On Saturday night, Mr Sarkozy threw a party for the UMP youth movement, Jeunes Populaires, at La Bodega, which is owned by the coach of the French football team.

"Together, we will make political life younger," Mr Sarkozy (49) promised. "It needs it. We will bring new blood, new ideas, a little joy." The comment was perceived as a dig at President Jacques Chirac, who turns 72 today.

Thousands of young people were conspicuously placed in the front of the huge auditorium where Mr Sarkozy gave his acceptance speech.

They cheered him boisterously and booed when he mentioned Mr Chirac's demand that he resign as minister of economy and finance on becoming president of the UMP.

Mr Sarkozy kissed the first lady, Mrs Bernadette Chirac, and the Prime Minister, Mr Jean-Pierre Raffarin, in front of the TV cameras, and the embraces were projected on giant screens throughout the conference centre. "The [ right-wing] family is totally reunited today," Mr Sarkozy said.

Yet all France is waiting for the inevitable clashes between Mr Sarkozy, the President and Prime Minister.

Mr Sarkozy's victory speech befitted a presidential inauguration, or a prime minister's general policy speech, touching on topics as far-ranging as foreign policy and education.
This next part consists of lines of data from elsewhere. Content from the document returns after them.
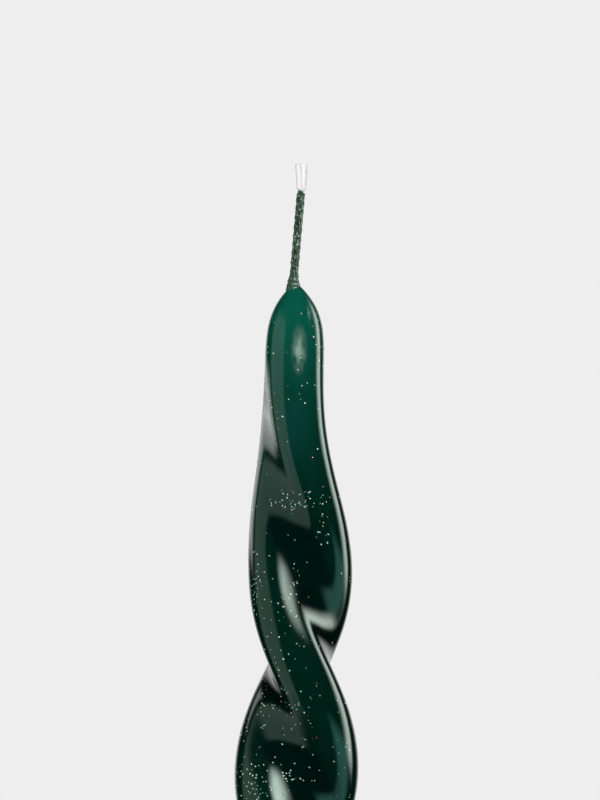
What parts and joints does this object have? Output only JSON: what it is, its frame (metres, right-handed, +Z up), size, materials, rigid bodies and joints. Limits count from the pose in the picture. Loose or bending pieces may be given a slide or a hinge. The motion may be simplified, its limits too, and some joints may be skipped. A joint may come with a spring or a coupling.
{
  "type": "spiral taper candle",
  "caption": "Tall dinner candle rolled flat and twisted to the left, with a glossy dark green over-dip, a round foot for a holder and a plaited wick with a bare tip.",
  "frame": {"origin": "middle of the flat foot that the candle stands on", "axes": "+Z up along the candle towards the wick, -Y towards the side that the picture shows, +X to the right in it"},
  "size_m": [0.032, 0.0316, 0.2684],
  "materials": {
    "core_wax": "pale undyed candle wax, cut flat at the foot",
    "skin_wax": "dark green candle wax under clear high-gloss lacquer with sparse fine glitter",
    "cotton": "plaited undyed cotton",
    "wick_wax": "thin green wax over cotton, slightly lumpy"
  },
  "bodies": {
    "root": {"wax_core": "core_wax", "dyed_skin": "skin_wax", "wick_strand_a": "cotton", "wick_strand_b": "cotton", "wick_strand_c": "cotton", "wick_wax_sleeve": "wick_wax"}
  },
  "joints": []
}
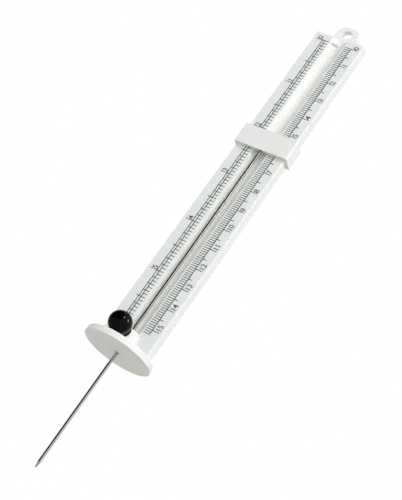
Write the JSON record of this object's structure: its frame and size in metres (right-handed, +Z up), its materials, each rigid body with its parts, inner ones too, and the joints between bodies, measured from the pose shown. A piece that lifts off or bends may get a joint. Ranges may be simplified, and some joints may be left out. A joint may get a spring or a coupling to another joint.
{
  "type": "needle depth gauge",
  "caption": "Hand depth gauge: a flat scale body with a trough, a saddle slider carrying a thin needle through a round foot, a ball-headed lock screw and a hanging ear.",
  "frame": {"origin": "where the needle's axis meets the underside of the round foot, which is the face laid on the surface being probed", "axes": "+Z up the scale body towards the hanging ear, -Y out of the printed face, +X from the inch scale to the metric scale"},
  "size_m": [0.029, 0.0303, 0.228],
  "materials": {
    "white_plastic": "moulded satin gloss",
    "strip_film": "satin printed film",
    "steel": "drawn and polished",
    "brass": "turned",
    "black_plastic": "polished"
  },
  "bodies": {
    "frame": {"channel_body": "white_plastic", "foot_disc": "white_plastic", "inch_scale_strip": "strip_film", "mm_scale_strip": "strip_film", "thread_insert": "brass"},
    "slider": {"slider_clip": "white_plastic", "needle": "steel", "needle_collar": "brass"},
    "pad": {"pressure_pad": "brass"},
    "knob": {"knob_ball": "black_plastic", "knob_stud": "steel"}
  },
  "joints": [
    {"name": "slider_slide", "type": "slide", "parent": "frame", "child": "slider", "axis": [0, 0, 1], "range_m": [-0.0927, 0.0539]},
    {"name": "pad_feed", "type": "slide", "parent": "frame", "child": "pad", "axis": [0, -1, 0], "range_m": [0, 0.0009]},
    {"name": "knob_turn", "type": "hinge", "parent": "pad", "child": "knob", "pos_m": [0, -0.01125, 0.00735], "axis": [0, -1, 0], "range_deg": [0, 720]}
  ],
  "couplings": [
    {"joint": "knob_turn", "follows": "pad_feed", "rad_per_m": 13963}
  ]
}
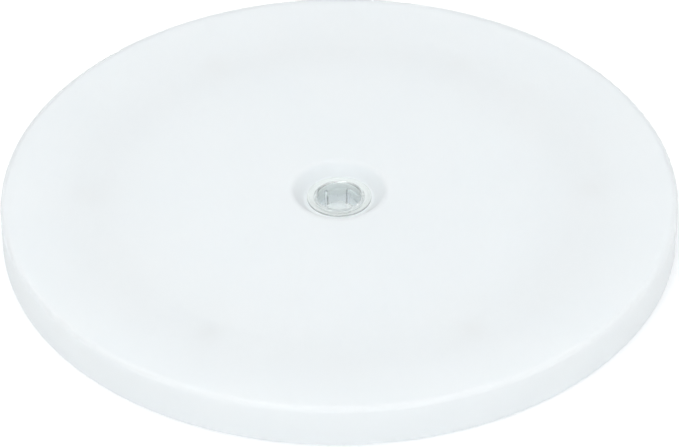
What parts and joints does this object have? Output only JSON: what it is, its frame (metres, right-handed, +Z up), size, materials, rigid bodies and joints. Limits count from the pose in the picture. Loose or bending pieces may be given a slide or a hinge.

Mr Sarkozy promised to meet all new members of the UMP, to spend three days of every month in the provinces, to visit factories, the countryside and universities, and to discuss the future of France with "social partners, men of culture, heads of companies, associations, civil servants, farmers, workers, researchers, employees. . ."

The only hope left to Messrs Chirac and Raffarin, it would seem, is that Mr Sarkozy will exhaust himself.

Mr Sarkozy implicitly criticised them both in his speech yesterday. For French people to regain faith in politics he said, "you start by telling things like they are, without constantly asking yourself if it will be popular or not".

Without naming Mr Raffarin, Mr Sarkozy attacked him for saying that the French resist reform. "Those who say that do it because the status quo suits them, because the status quo is comfortable," he said.

Referring to the previous socialist government's establishment of a 35-hour working week, Mr Sarkozy criticised those "whose ultimate ambition seems to be to do as little work as possible - as if working 35 hours a week instead of 39 was enough to make men happy." The RMI, a welfare payment that continues after unemployment benefits are exhausted, "buys the silence" of the unemployed, Mr Sarkozy said. It "may enable them to survive, but not to live. You have to live off your own work, not from handouts."

Mr Sarkozy called for the abolition of death duties: "I want people to be able to transmit to their children, free of taxes, the fruit of a life devoted to a profession. One shouldn't have to make excuses for an inheritance that was built by the sweat of the brow!"

A survey handed out to party militants in the morning seemed to indicate more extreme positions than those publicly espoused by Mr Sarkozy. "Do you think there are too many foreigners in France?" and "Should France restore the death penalty?" were among the questions asked.